**Problem to work on:**
Stop after the line with "socket_clearance = 0.15": repeat exactly every line before it, beginning with the first, and that line itself.

%%

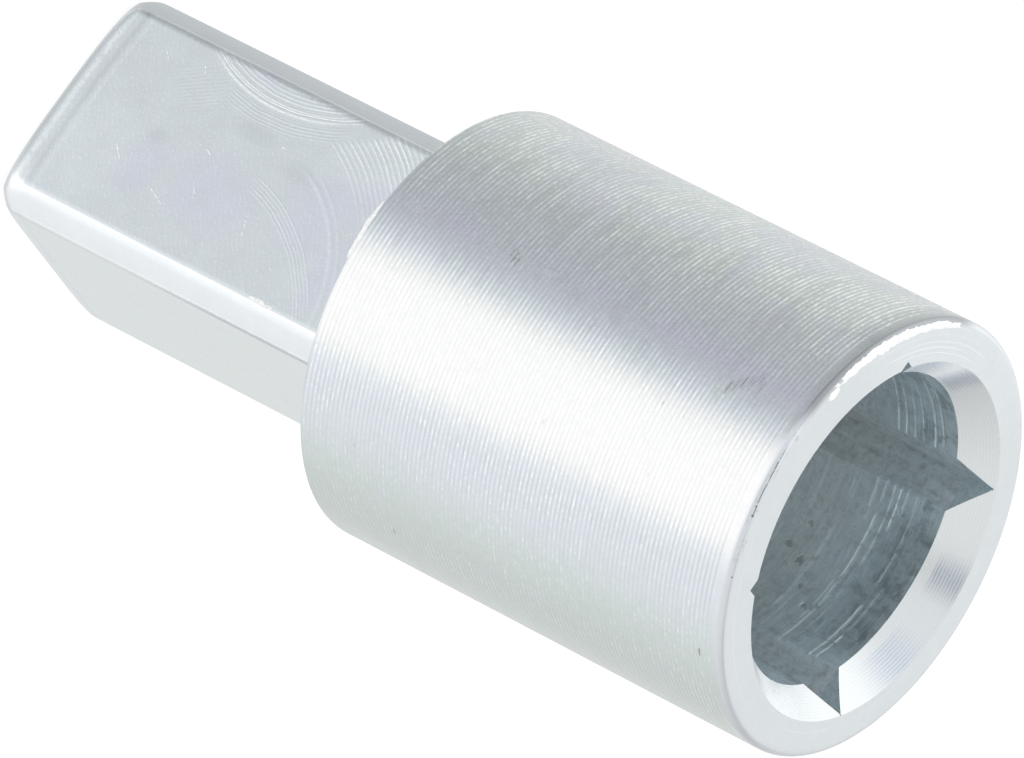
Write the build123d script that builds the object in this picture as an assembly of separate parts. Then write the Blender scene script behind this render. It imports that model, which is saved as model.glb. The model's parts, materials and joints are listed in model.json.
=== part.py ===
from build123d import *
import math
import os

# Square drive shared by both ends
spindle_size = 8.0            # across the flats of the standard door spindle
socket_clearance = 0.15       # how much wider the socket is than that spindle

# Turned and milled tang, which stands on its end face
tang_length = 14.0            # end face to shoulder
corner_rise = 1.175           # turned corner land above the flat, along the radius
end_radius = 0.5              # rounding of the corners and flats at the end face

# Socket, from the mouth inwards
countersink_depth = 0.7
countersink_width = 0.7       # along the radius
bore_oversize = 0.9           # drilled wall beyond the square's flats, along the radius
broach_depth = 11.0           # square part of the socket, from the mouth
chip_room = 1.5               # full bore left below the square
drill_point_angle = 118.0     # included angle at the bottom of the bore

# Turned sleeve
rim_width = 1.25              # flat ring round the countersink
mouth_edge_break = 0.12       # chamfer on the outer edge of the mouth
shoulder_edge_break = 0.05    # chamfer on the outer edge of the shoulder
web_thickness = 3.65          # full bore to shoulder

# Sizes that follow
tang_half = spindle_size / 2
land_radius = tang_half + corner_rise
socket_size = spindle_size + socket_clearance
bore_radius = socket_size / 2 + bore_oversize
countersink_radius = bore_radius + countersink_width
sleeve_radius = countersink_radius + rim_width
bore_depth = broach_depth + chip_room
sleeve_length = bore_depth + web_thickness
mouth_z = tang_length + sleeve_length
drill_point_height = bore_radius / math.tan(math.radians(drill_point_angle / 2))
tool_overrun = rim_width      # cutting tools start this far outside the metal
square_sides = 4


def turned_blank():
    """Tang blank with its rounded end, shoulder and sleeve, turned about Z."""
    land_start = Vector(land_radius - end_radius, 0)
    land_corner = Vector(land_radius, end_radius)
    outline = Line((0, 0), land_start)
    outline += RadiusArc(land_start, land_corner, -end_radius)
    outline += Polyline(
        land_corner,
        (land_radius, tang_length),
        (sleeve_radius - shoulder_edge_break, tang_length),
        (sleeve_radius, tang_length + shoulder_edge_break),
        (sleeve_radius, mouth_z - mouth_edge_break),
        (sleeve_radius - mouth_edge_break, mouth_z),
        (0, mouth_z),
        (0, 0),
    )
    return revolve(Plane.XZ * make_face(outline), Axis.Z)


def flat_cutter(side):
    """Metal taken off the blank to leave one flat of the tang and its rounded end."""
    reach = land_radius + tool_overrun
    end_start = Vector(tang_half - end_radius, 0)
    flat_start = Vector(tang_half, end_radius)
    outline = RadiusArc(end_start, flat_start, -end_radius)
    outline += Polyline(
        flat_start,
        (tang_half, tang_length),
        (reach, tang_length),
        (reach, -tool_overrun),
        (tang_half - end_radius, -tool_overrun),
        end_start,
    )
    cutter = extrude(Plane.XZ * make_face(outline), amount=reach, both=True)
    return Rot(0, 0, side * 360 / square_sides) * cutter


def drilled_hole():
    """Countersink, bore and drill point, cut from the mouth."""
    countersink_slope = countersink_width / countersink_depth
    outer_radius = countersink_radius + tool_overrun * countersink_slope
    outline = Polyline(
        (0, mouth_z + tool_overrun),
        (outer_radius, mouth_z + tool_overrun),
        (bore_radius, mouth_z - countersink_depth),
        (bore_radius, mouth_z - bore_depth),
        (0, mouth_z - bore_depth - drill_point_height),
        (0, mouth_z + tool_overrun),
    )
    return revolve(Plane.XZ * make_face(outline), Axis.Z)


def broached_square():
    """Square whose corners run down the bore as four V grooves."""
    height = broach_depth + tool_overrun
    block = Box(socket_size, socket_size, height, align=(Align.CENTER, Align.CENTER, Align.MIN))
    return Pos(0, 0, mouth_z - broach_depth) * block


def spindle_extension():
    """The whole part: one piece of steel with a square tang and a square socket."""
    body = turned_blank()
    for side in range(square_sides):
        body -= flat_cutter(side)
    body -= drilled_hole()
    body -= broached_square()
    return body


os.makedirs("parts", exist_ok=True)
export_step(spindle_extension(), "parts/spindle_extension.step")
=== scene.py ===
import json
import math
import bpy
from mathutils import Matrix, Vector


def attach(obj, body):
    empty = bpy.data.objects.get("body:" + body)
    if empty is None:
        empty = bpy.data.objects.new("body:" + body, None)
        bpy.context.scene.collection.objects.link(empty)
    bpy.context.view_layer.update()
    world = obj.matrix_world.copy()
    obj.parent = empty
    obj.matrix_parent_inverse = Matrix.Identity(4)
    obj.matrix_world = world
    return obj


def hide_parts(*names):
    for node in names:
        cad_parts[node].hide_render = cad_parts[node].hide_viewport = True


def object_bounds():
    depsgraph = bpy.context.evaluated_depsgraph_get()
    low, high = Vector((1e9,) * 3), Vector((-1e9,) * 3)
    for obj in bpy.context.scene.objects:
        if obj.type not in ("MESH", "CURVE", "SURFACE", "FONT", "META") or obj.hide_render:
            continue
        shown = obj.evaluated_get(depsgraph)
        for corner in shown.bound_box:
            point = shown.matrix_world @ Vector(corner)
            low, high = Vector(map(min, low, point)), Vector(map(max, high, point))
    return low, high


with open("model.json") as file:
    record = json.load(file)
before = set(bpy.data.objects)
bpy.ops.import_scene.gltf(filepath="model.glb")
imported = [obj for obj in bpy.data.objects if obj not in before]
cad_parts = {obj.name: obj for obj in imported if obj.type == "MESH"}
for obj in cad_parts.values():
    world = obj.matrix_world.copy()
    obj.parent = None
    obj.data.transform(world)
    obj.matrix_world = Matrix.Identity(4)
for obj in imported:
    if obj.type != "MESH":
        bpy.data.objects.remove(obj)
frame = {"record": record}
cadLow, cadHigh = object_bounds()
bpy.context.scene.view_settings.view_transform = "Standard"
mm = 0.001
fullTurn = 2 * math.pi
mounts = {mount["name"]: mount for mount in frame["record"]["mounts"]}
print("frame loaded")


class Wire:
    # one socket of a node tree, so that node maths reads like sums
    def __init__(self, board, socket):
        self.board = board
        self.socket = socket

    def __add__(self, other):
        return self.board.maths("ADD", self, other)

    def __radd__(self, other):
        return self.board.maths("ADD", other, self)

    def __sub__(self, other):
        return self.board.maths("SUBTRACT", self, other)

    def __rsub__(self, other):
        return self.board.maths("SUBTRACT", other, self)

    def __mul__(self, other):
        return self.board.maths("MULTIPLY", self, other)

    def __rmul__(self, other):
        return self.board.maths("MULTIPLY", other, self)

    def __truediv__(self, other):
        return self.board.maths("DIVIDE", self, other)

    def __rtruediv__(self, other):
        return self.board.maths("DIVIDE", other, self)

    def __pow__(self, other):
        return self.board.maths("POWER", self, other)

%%

**Answer below:**
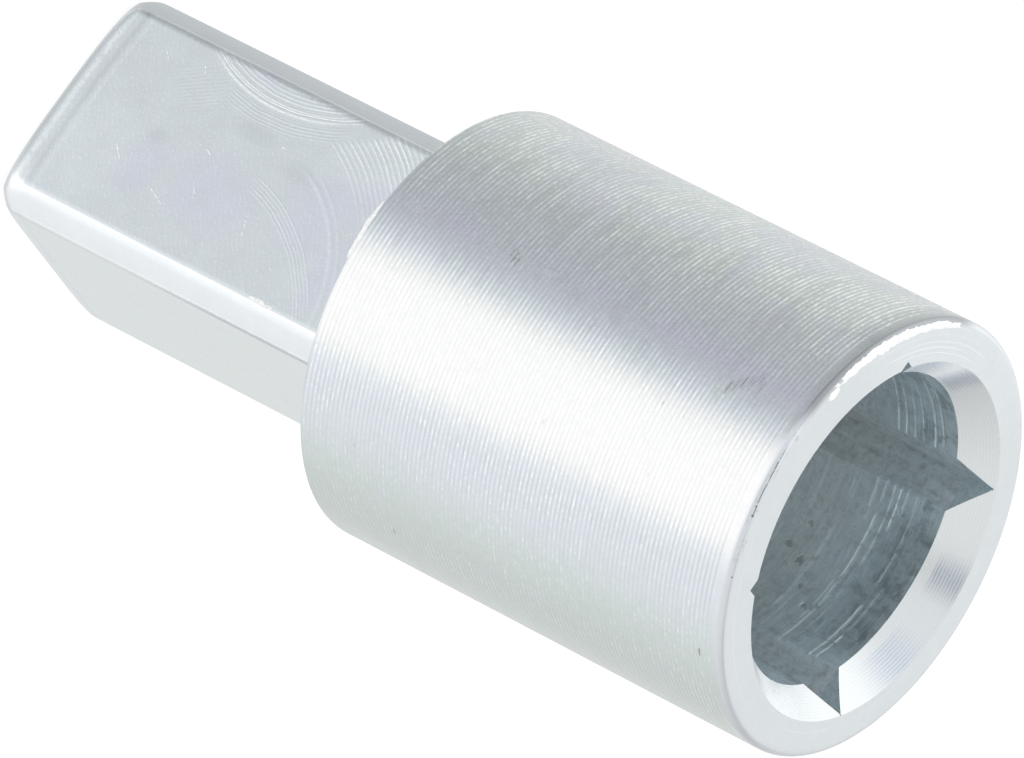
Write the build123d script that builds the object in this picture as an assembly of separate parts. Then write the Blender scene script behind this render. It imports that model, which is saved as model.glb. The model's parts, materials and joints are listed in model.json.
=== part.py ===
from build123d import *
import math
import os

# Square drive shared by both ends
spindle_size = 8.0            # across the flats of the standard door spindle
socket_clearance = 0.15       # how much wider the socket is than that spindle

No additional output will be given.